● **WHAT THE EXERCISE ASKS**
Lines from the one containing "Write the JSON" through the last line of the data are to be repeated word for word, both ends included.

● **DATA FOR THIS EXERCISE**
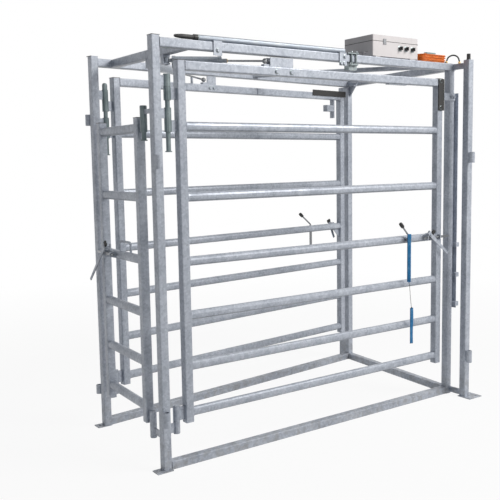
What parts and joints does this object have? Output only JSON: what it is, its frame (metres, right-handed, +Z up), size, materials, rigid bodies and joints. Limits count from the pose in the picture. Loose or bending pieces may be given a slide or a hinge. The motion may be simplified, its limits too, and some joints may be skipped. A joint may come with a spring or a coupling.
{
  "type": "cattle drafting gate",
  "caption": "Race module of galvanised square tube with two long gates swung by air cylinders, a short end gate, slam latches and a valve box",
  "frame": {"origin": "underside of the front left foot plate, at the post's outer front corner", "axes": "+X along the front from the hinge end to the latch end, +Y across to the back gate, +Z up"},
  "size_m": [2.6023, 1.4971, 2.478],
  "materials": {
    "galvanised": "hot-dip galvanised, dull",
    "zinc": "zinc plated, slightly green",
    "steel": "bare turned steel",
    "alloy": "drawn, satin",
    "grey_paint": "satin paint",
    "rubber": "matt",
    "black_plastic": "matt",
    "orange": "satin sheath",
    "teal": "matt",
    "blue_webbing": "woven webbing"
  },
  "bodies": {
    "frame": {"post_front_left": "galvanised", "post_back_left": "galvanised", "post_front_right": "galvanised", "post_corner_right": "galvanised", "post_back_right": "galvanised", "foot_plate_front_left": "galvanised", "foot_plate_back_left": "galvanised", "foot_plate_corner_right": "galvanised", "foot_plate_back_right": "galvanised", "top_rail_front": "galvanised", "top_rail_back": "galvanised", "top_rail_left": "galvanised", "top_rail_right": "galvanised", "top_brace": "galvanised", "floor_rail_front": "galvanised", "floor_rail_back": "galvanised", "floor_rail_right": "galvanised", "clamp_left": "galvanised", "clamp_right": "galvanised", "clamp_block": "zinc", "conduit_tube": "alloy", "conduit_fitting": "black_plastic", "post_plug": "black_plastic", "box_base": "grey_paint", "valve_block": "black_plastic", "orange_lead": "orange", "lead_buckle": "teal", "corner_hose": "rubber"},
    "front_gate": {"front_gate_hinge_stile": "galvanised", "front_gate_rails": "galvanised", "front_gate_top_rail": "galvanised", "front_gate_rubber": "rubber"},
    "back_gate": {"back_gate_hinge_stile": "galvanised", "back_gate_rails": "galvanised", "back_gate_top_rail": "galvanised", "back_gate_rubber": "rubber"},
    "end_gate": {"end_gate_hinge_stile": "galvanised", "end_gate_rails": "galvanised"},
    "front_latch_bolt": {"front_gate_latch_bolt": "steel"},
    "front_latch_lever": {"front_gate_latch_lever": "galvanised"},
    "back_latch_bolt": {"back_gate_latch_bolt": "steel"},
    "back_latch_lever": {"back_gate_latch_lever": "galvanised"},
    "end_latch_bolt": {"end_gate_latch_bolt": "steel"},
    "end_latch_lever": {"end_gate_latch_lever": "galvanised"},
    "front_lift_pin": {"front_gate_lift_pin": "steel", "pull_strap": "blue_webbing", "pull_cord": "black_plastic", "pull_tail": "blue_webbing"},
    "back_lift_pin": {"back_gate_lift_pin": "steel"},
    "front_barrel": {"front_cylinder_barrel": "alloy"},
    "front_rod": {"front_cylinder_rod": "steel"},
    "back_barrel": {"back_cylinder_barrel": "alloy"},
    "back_rod": {"back_cylinder_rod": "steel"},
    "box_lid": {"box_lid": "grey_paint"},
    "box_latch": {"box_latch": "steel"},
    "knob_1": {"valve_knob_1": "black_plastic"},
    "knob_2": {"valve_knob_2": "black_plastic"},
    "knob_3": {"valve_knob_3": "black_plastic"}
  },
  "joints": [
    {"name": "front_gate_swing", "type": "hinge", "parent": "frame", "child": "front_gate", "pos_m": [0.098, 0.025, 1.2], "axis": [0, 0, 1], "range_deg": [0, 27]},
    {"name": "back_gate_swing", "type": "hinge", "parent": "frame", "child": "back_gate", "pos_m": [0.16032, 0.9249, 1.2], "axis": [0, 0, 1], "range_deg": [-26, 0]},
    {"name": "end_gate_swing", "type": "hinge", "parent": "frame", "child": "end_gate", "pos_m": [0.03681, 0.18302, 1.1], "axis": [0, 0, 1], "range_deg": [0, 110]},
    {"name": "front_latch_turn", "type": "hinge", "parent": "front_gate", "child": "front_latch_lever", "pos_m": [2.1, -0.03, 1.16908], "axis": [0, -1, 0], "range_deg": [0, 35]},
    {"name": "front_latch_slide", "type": "slide", "parent": "front_gate", "child": "front_latch_bolt", "axis": [1, 0, 0], "range_m": [0, 0.04]},
    {"name": "back_latch_turn", "type": "hinge", "parent": "back_gate", "child": "back_latch_lever", "pos_m": [2.29789, 1.23328, 1.16908], "axis": [0.1175, -0.9931, 0], "range_deg": [0, 35]},
    {"name": "back_latch_slide", "type": "slide", "parent": "back_gate", "child": "back_latch_bolt", "axis": [0.9931, 0.1175, 0], "range_m": [0, 0.02]},
    {"name": "end_latch_turn", "type": "hinge", "parent": "end_gate", "child": "end_latch_lever", "pos_m": [0.01418, 0.68884, 1.19608], "axis": [0.9979, -0.0641, 0], "range_deg": [0, 35]},
    {"name": "end_latch_slide", "type": "slide", "parent": "end_gate", "child": "end_latch_bolt", "axis": [0.0641, 0.9979, 0], "range_m": [0, 0.04]},
    {"name": "front_pin_lift", "type": "slide", "parent": "front_gate", "child": "front_lift_pin", "axis": [0, 0, 1], "range_m": [0, 0.06]},
    {"name": "back_pin_lift", "type": "slide", "parent": "back_gate", "child": "back_lift_pin", "axis": [0, 0, 1], "range_m": [0, 0.06]},
    {"name": "front_cylinder_swing", "type": "hinge", "parent": "frame", "child": "front_barrel", "pos_m": [0.235, 0.265, 2.261], "axis": [0, 0, 1], "range_deg": [0, 33]},
    {"name": "front_rod_slide", "type": "slide", "parent": "front_barrel", "child": "front_rod", "axis": [0.9051, -0.4251, 0], "range_m": [-0.125, 0]},
    {"name": "back_cylinder_swing", "type": "hinge", "parent": "frame", "child": "back_barrel", "pos_m": [0.245, 0.46, 2.261], "axis": [0, 0, 1], "range_deg": [-22, 0]},
    {"name": "back_rod_slide", "type": "slide", "parent": "back_barrel", "child": "back_rod", "axis": [0.7861, 0.6181, 0], "range_m": [-0.207, 0]},
    {"name": "box_lid_open", "type": "hinge", "parent": "frame", "child": "box_lid", "pos_m": [1.79, 0.2755, 2.4395], "axis": [-1, 0, 0], "range_deg": [0, 100]},
    {"name": "box_latch_turn", "type": "hinge", "parent": "box_lid", "child": "box_latch", "pos_m": [1.69, 0.0015, 2.456], "axis": [-1, 0, 0], "range_deg": [0, 80]},
    {"name": "valve_knob_1_turn", "type": "hinge", "parent": "frame", "child": "knob_1", "pos_m": [1.83, 0.0017, 2.404], "axis": [0, -1, 0], "range_deg": [-45, 45]},
    {"name": "valve_knob_2_turn", "type": "hinge", "parent": "frame", "child": "knob_2", "pos_m": [1.886, 0.0017, 2.404], "axis": [0, -1, 0], "range_deg": [-45, 45]},
    {"name": "valve_knob_3_turn", "type": "hinge", "parent": "frame", "child": "knob_3", "pos_m": [1.946, 0.0017, 2.404], "axis": [0, -1, 0], "range_deg": [-45, 45]}
  ],
  "couplings": [
    {"joint": "front_cylinder_swing", "follows": "front_gate_swing", "ratio": 1.1916},
    {"joint": "front_rod_slide", "follows": "front_gate_swing", "m_per_rad": -0.25647},
    {"joint": "back_cylinder_swing", "follows": "back_gate_swing", "ratio": 0.82609},
    {"joint": "back_rod_slide", "follows": "back_gate_swing", "m_per_rad": 0.4481},
    {"joint": "front_latch_slide", "follows": "front_latch_turn", "m_per_rad": 0.065474},
    {"joint": "back_latch_slide", "follows": "back_latch_turn", "m_per_rad": 0.032737},
    {"joint": "end_latch_slide", "follows": "end_latch_turn", "m_per_rad": 0.065474}
  ]
}
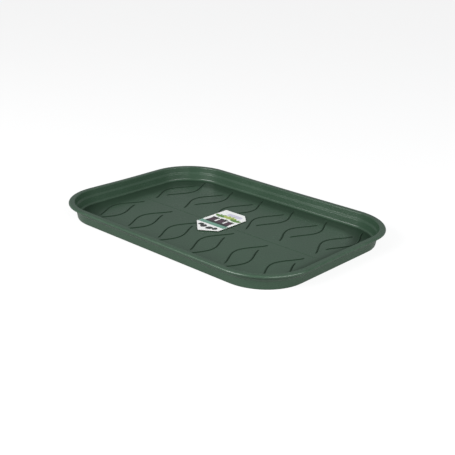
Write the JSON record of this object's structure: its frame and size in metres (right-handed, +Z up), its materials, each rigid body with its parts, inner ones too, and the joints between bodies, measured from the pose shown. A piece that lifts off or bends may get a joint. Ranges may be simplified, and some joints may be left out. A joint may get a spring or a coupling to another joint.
{
  "type": "grow tray saucer",
  "caption": "Shallow rounded plastic saucer tray with a turned-down rim and leaf-shaped ribs on its floor, to catch water under a grow tray.",
  "frame": {"origin": "middle of the tray, on the surface that it stands on", "axes": "+X along the tray's length, +Y across it, +Z up"},
  "size_m": [0.51, 0.356, 0.0285],
  "materials": {
    "tray_plastic": "satin dark green moulded plastic",
    "card_print": "gloss-coated printed card, mostly white"
  },
  "bodies": {
    "root": {"tray": "tray_plastic", "label_card": "card_print"}
  },
  "joints": []
}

● **EXERCISE RESPONSE**
Write the JSON record of this object's structure: its frame and size in metres (right-handed, +Z up), its materials, each rigid body with its parts, inner ones too, and the joints between bodies, measured from the pose shown. A piece that lifts off or bends may get a joint. Ranges may be simplified, and some joints may be left out. A joint may get a spring or a coupling to another joint.
{
  "type": "grow tray saucer",
  "caption": "Shallow rounded plastic saucer tray with a turned-down rim and leaf-shaped ribs on its floor, to catch water under a grow tray.",
  "frame": {"origin": "middle of the tray, on the surface that it stands on", "axes": "+X along the tray's length, +Y across it, +Z up"},
  "size_m": [0.51, 0.356, 0.0285],
  "materials": {
    "tray_plastic": "satin dark green moulded plastic",
    "card_print": "gloss-coated printed card, mostly white"
  },
  "bodies": {
    "root": {"tray": "tray_plastic", "label_card": "card_print"}
  },
  "joints": []
}